Hesitation only makes it harder. Rip off the bandage and move on. Every step away from what was builds a stronger foundation. Take control and make room for what’s next.
- Delete the digital baggage. Clear out texts, photos, and social media ties. Don’t creep on their profiles or cling to old chats - it’s a trap. Block them if you have to, for your own damn peace.
- Box up their stuff. Gather anything they left - that hoodie, their book - and stash it out of sight. Donate or toss it, but don’t let it sit around. It’s a concrete way to draw a line in the sand.
- Switch up your routine. Stop hitting that bar you both loved. Find a new spot or change your daily flow to dodge nostalgia. It helps your brain stop reliving old moments.
Rebuilding Your Confidence
Love pains can crush your self-worth. You start doubting if you’re enough. Prove to yourself you’re still a force by taking action. Focus on rediscovering your edge through what you control.
Rebuilding takes time and steady effort. Set targets you can hit to see progress. Small wins stack up to shut down the doubt. Confidence grows when you prove you’re not broken.
Every step forward counts. Pick something measurable, like lifting heavier or nailing a work task. Show yourself you’re still in the fight. Keep grinding, and the doubts will fade.
- Pick up a new skill. Sign up for something like welding or boxing. Put in an hour a week to see real progress. It shifts your focus from what you lost to what you’re gaining.
- Track your gym gains. Start a lifting plan with clear targets, like adding plates to your bench. Log every session to see the numbers climb. It’s hard evidence you’re not stuck.
- Crush a work project. Take on a tough task at your job. Break it into chunks and knock them out one by one. Finishing it shows you’ve still got what it takes.
Finding New Purpose
Heartbreak can leave you drifting. You feel like you’ve lost your anchor. Build a life that stands on its own by finding what drives you. Purpose keeps you steady when the pain tries to pull you under.
Big gestures aren’t necessary. Small, consistent actions build meaning over time. Find something that sparks your interest, even for an hour a day. That spark grows into something solid if you stick with it.
Own the process and carve out your path. Nobody hands you purpose - you forge it. Look for what makes you feel alive, whether building or helping others. That’s where you find your footing.
- Volunteer for a cause. Hit up a local shelter or veterans’ group and give a few hours a month. Helping others pulls you out of your head. It feels good to do something that matters, even a little.
- Start a side hustle.

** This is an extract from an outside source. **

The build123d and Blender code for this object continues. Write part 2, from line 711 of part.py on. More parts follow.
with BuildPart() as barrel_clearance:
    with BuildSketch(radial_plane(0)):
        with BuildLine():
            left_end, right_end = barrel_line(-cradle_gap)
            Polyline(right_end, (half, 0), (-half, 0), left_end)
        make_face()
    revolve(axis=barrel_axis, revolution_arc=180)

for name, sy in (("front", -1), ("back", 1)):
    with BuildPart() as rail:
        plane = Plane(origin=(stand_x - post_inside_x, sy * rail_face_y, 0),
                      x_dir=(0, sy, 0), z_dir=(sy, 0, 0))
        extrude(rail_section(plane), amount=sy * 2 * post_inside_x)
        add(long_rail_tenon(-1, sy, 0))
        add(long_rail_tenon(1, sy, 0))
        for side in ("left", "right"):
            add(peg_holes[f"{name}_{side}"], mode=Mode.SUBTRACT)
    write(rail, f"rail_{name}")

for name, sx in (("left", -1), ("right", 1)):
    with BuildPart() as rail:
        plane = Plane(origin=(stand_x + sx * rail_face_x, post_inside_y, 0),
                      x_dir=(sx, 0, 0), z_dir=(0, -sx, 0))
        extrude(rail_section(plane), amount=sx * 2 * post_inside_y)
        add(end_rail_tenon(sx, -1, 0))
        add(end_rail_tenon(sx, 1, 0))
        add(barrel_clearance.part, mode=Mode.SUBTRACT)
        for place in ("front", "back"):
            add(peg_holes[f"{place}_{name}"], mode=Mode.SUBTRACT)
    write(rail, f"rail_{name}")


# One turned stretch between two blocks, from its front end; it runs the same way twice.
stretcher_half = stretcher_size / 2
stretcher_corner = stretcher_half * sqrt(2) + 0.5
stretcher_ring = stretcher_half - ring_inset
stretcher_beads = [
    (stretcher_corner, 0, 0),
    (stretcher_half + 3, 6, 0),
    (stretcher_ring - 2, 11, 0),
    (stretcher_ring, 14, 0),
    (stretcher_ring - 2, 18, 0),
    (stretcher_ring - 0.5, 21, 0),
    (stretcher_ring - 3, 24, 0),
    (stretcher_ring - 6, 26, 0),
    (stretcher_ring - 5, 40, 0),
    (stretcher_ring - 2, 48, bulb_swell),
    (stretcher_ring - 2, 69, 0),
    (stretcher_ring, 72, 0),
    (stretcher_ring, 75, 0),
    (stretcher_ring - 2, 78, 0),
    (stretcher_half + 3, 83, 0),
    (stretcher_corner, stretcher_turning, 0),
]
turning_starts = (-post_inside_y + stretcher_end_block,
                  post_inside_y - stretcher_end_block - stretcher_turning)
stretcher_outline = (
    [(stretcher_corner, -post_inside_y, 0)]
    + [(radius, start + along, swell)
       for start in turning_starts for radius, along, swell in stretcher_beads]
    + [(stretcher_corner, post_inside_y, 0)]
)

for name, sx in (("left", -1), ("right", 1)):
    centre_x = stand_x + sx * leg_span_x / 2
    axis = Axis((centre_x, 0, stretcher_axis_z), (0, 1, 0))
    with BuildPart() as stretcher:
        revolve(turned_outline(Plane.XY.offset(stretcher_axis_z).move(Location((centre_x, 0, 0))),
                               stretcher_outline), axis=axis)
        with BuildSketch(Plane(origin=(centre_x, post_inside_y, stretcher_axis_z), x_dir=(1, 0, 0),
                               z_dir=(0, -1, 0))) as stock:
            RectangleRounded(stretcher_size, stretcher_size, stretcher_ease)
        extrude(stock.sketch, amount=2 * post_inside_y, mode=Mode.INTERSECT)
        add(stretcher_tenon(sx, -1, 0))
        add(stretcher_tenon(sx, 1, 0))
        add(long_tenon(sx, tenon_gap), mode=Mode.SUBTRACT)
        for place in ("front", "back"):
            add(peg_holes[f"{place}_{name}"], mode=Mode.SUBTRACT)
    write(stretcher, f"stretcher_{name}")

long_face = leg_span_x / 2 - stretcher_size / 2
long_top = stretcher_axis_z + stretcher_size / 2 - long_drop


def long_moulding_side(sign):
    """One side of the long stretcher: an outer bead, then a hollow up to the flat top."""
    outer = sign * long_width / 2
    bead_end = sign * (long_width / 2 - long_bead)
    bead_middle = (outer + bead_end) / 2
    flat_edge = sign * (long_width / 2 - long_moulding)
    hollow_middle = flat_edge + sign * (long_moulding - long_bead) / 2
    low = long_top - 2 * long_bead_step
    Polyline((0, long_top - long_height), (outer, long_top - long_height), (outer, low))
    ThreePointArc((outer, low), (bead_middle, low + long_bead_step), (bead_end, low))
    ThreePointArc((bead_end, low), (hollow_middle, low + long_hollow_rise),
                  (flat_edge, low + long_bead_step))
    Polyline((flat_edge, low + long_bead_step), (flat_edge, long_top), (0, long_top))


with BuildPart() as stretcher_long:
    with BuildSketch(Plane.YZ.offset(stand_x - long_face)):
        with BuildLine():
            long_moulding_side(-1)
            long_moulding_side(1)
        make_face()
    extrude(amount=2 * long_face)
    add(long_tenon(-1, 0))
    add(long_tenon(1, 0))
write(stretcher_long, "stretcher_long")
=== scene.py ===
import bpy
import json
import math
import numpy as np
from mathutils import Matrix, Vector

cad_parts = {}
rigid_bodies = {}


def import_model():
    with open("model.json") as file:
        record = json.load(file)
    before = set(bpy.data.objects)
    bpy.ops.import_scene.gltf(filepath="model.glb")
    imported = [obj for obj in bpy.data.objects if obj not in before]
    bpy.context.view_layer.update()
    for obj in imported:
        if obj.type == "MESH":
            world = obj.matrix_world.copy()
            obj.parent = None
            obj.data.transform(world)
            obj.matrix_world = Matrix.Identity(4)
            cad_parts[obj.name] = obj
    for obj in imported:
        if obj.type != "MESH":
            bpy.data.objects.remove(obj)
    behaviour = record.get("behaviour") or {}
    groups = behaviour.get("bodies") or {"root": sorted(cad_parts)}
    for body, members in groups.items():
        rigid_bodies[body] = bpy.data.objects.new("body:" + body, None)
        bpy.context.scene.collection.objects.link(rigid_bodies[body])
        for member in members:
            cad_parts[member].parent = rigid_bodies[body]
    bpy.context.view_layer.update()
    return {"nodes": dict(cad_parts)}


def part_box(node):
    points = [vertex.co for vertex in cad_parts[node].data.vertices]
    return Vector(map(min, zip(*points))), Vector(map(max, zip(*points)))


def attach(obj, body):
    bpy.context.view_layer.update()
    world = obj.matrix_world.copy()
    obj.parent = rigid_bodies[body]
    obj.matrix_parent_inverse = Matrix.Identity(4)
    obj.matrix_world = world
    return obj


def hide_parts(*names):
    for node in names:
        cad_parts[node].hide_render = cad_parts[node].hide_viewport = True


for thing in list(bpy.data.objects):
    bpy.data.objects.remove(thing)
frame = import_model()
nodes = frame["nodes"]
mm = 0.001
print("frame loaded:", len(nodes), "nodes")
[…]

Build something tangible, like a workbench or a custom knife. Put in the hours to finish it right. Seeing the result proves you can create something worth having.
- Plan a solo mission. Book a weekend trip to a place you’ve never seen. Map out the spots to hit and make it your own. It’s a reminder life’s still got plenty to offer.
Forging Brotherhood
Heartbreak can make you feel like you’re fighting alone. Lean on other men to rebuild your strength. Solid bonds with guys who’ve got your back keep you grounded. Brotherhood pulls you out of the hole.

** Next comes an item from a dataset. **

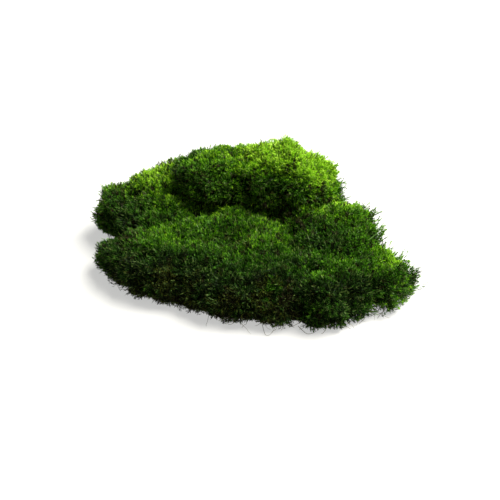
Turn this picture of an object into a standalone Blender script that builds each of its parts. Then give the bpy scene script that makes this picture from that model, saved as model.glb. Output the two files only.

You don’t need a big crew - a few trusted guys will do. They’ll call you out when you’re slipping and lift you up when you need it. These aren’t soft talks - they’re about staying real. Find them, and you’ll move forward faster.

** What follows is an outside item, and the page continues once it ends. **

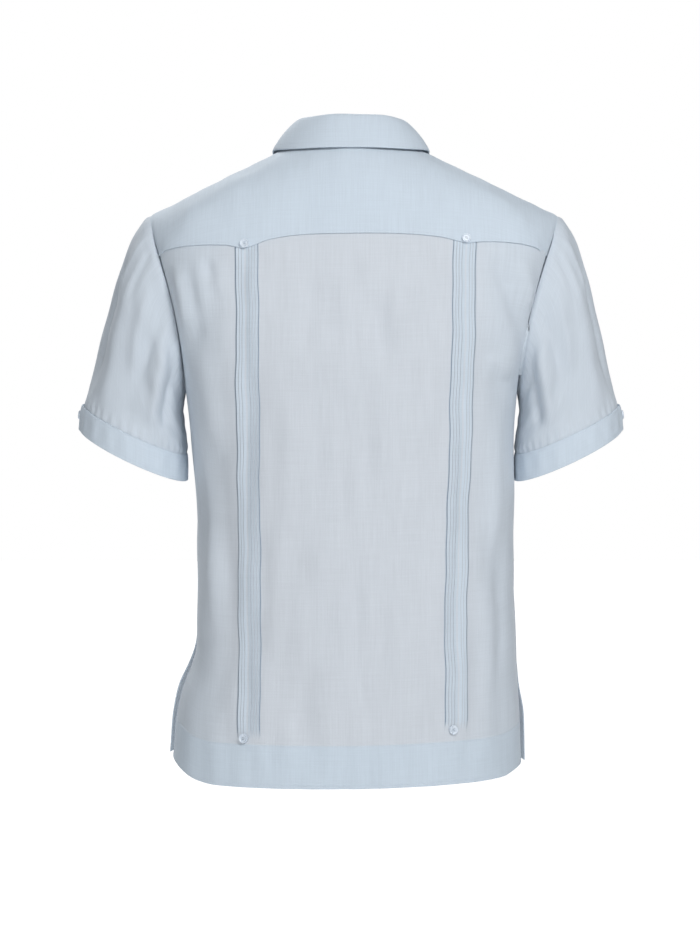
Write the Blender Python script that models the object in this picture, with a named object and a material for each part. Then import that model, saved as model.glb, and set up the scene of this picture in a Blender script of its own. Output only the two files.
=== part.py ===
"""Guayabera shirt: the worn garment as cut and sewn pieces of cloth, each a closed thin wall.

Frame: metres, +Z up. The wearer faces -Y, and +X is the wearer's left.
The origin is the middle of the neck base, where the wearer's shoulders carry the shirt.
The body is a stack of boxy oval sections. Panels are grids of points on it, sleeves are
lofted from the armhole to the cuff, and all that lies on a panel is its surface moved out.
"""

import math

import bmesh
import bpy
from mathutils import Matrix, Vector

# Walls and seams
CLOTH = 0.0012            # a single layer
DOUBLE = 0.0018           # two layers: yoke, collar, cuffs, front band
SEAM = 0.0003             # gap between pieces
LEFT, RIGHT = 1, -1       # the wearer's sides
BACK, FRONT = 1, -1
UP = Vector((0.0, 0.0, 1.0))
CENTRE = 1e-6             # x of the middle, just on the left's side
SIDE_PARTS = 4            # points between a panel's side edge and its tucks
MIDDLE_PARTS = 4          # and between the back's tucks and its middle
SIDE_START = 0.10         # beyond this x a panel's rows turn towards its side edge
FLARE_FALL = 0.060        # a front's flare is full this far below its vent's top
ANGLE_STEP = 0.5          # degrees and metres either way when a surface's direction is measured
RISE_STEP = 0.002

# Neck and collar
NECK_HALF = 0.072         # half the width of the neck seam
NECK_BACK = 0.058         # neck seam behind the shoulder line
NECK_FRONT = 0.080        # and in front of it
NECK_HEIGHT = 0.022       # side and back of the neck seam above the origin
NECK_DROP = 0.066         # how far the neck seam falls at the front
STAND_HEIGHT = 0.0305
STAND_LEAN = 0.012        # how far the stand leans in at its top
STAND_FALL = 0.005        # how much lower the stand is at the front
STAND_CLEAR = 0.0009      # the stand's lower edge over the neck seam
FALL_CLEAR = 0.0014       # the fall's inner edge over the stand
POINT_REACH = 150.0       # degrees of the fall's outer edge each way: the collar points

# Armhole: an oval seen from the side
ARM_TOP = -0.060
ARM_PIT = -0.275
ARM_BACK = 0.073
ARM_FRONT = 0.073
RING = 24                 # points round the armhole, sleeve and cuff seam
YOKE_BACK_STEP = 4        # ring point where the yoke's back seam meets the armhole
YOKE_FRONT_STEP = -2      # ring point where the yoke's front seam meets it
YOKE_NECK_TURN = -32.0    # degrees of the neck seam where the yoke's front seam starts
YOKE_CORNER_TURN = 58.0   # degrees from the centre back on the neck that face the yoke's corners
YOKE_PARTS = 4            # grid steps from the neck to the yoke's outer edge
YOKE_SLOPE_SIDE = 24.5    # degrees that the yoke slopes at the neck, on the shoulder
YOKE_SLOPE_BACK = 36.0    # and behind the neck
YOKE_ARRIVE = (0.86, 0.03, -0.51)   # its direction at the armhole's top
YOKE_BEND_START = 0.45    # share of the way back from which that direction turns down
YOKE_PULL = (0.5, 0.8)    # how stiffly it keeps that direction, at the front and the back
YOKE_FLAT_TURN = 16.0     # degrees over which the yoke's front edge becomes straight

# Tucks
TUCK_FRONT = 0.098        # centre line of a front tuck column from the centre front
TUCK_BACK = 0.125         # and about where those of the back lie
TUCK_END = -0.665         # the tucks stop above the hem
TUCK_FADE = 0.012         # length over which they rise and fall

# Front band, pockets and buttons
BAND_HALF = 0.016
BAND_TURN = math.degrees(math.acos(BAND_HALF / NECK_HALF))   # where its edge meets the neck seam
BAND_PROUD = 0.0006
UNDERLAP = 0.012          # the right front goes this far past the centre, under the band
UNDERLAP_SINK = 0.0026
UNDERLAP_BENDS = (0.0265, 0.0172)   # x where it starts to go down and where it is down
BAND_OUT = Vector((0.0, -1.0, 0.25)).normalized()   # direction that is out of the chest's middle
FRONT_LEAN_SHOULDER = 0.75   # how far a front leans back where it meets the yoke
FRONT_LEAN_NECK = 0.45       # and where it meets the collar
LEAN_LOSS = 0.35             # height that it gives up for that
POCKET_WIDTH = 0.118
POCKET_HEIGHT = 0.132
POCKET_TOP = -0.185
POCKET_PROUD = 0.0037     # over the front and its tucks
POCKET_POINT = 0.014      # drop of its lower edge's point
POCKET_GRID = (5, 6)      # steps down and across
BUTTON_RADIUS = 0.0055
BUTTON_THICK = 0.0024
BUTTON_SIDES = 10
BUTTON_TAPER = 0.93       # its face's radius over its back's
BUTTON_RIM = 0.28         # width of its rim, in radii
BUTTON_DISH = 0.3         # depth of its dish, in thicknesses
FRONT_BUTTONS = 7
FRONT_BUTTON_TOP = -0.075
FRONT_BUTTON_PITCH = 0.092

# Cuffs
CUFF_PROUD = 0.0010
CUFF_OVERLAP_STEPS = 1    # ring steps that the cuff's upper end passes over its other end
CUFF_LIFT = DOUBLE + 2 * SEAM
CUFF_HALF_DEPTH = 0.060   # half the cuff's depth, front to back
CUFF_BUTTON_TURN = -8.0   # degrees round the cuff to its button
CUFF_BUTTON_SHARE = 0.45  # and how far down the cuff it is
CUFF_BUTTON_SPAN = 10.0   # degrees either way over which the cuff's direction is measured

# Sleeves
SLEEVE_PARTS = 8          # grid steps from the armhole to the cuff
SLEEVE_TOP_X = 0.215      # its middle line at the armhole
SLEEVE_LOW_X = 0.262      # and at the cuff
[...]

Regular check-ins with your boys build a foundation. Share enough to stay steady, but push each other to keep moving. They’re not here to coddle - they remind you who you are. That’s your anchor in the storm.
- Join a men’s group. Find a local crew, like a boxing club or a work team, that meets regularly. Show up consistently to build trust with the guys. It’s a place to talk real and stay accountable.
- Set a weekly meetup. Grab a few buddies for a standing hang, like poker night or a gym session. Keep it simple but make it regular. It’s a rhythm that keeps you connected and focused.
- Take on a group task. Round up some guys for a tough hike or a Spartan race. Train together and push each other to the finish. The shared grind builds bonds that last.
Letting Time Do Its Work
Healing doesn’t follow a clock. The pain lingers, but it dulls over time. Accept that some days will hit harder than others. Time smooths the edges if you keep pushing forward.
Expect ups and downs - that’s just how it goes. Lighter days will come, proving you’re tougher than the hurt. Take small, deliberate steps to stay on track. The weight lifts as you stack those days.
Stay active and don’t wait for a miracle. Keep connected with your crew and stick to your grind. You’re built to outlast the pain. Every day proves you’re stronger than it.
- Set a daily ritual. Make your bed or brew your coffee the same way every morning. Stick to it, even when it feels pointless, to anchor your day. It’s a small win that adds up.
- Limit the wallowing. Give yourself 15 minutes to feel the sting when it hits. Set a timer, then get moving - hit the bag or take a walk. It stops you from getting lost in the hurt.
- Check your progress monthly. Every 30 days, write down how you’re feeling compared to last month. Note what’s gotten easier, even if it’s small. It’s proof you’re clawing your way forward.
Conclusion
Heartbreak hits like a wrecking ball, but you don’t let it win. Face the pain, cut the ties, rebuild your confidence, find your purpose, lean on your brothers, and let time work. Every move you make - from smashing a workout to building something new - chips away at the hurt. You’re tougher than the worst days, and you’ll come out harder, sharper, and ready for what’s next.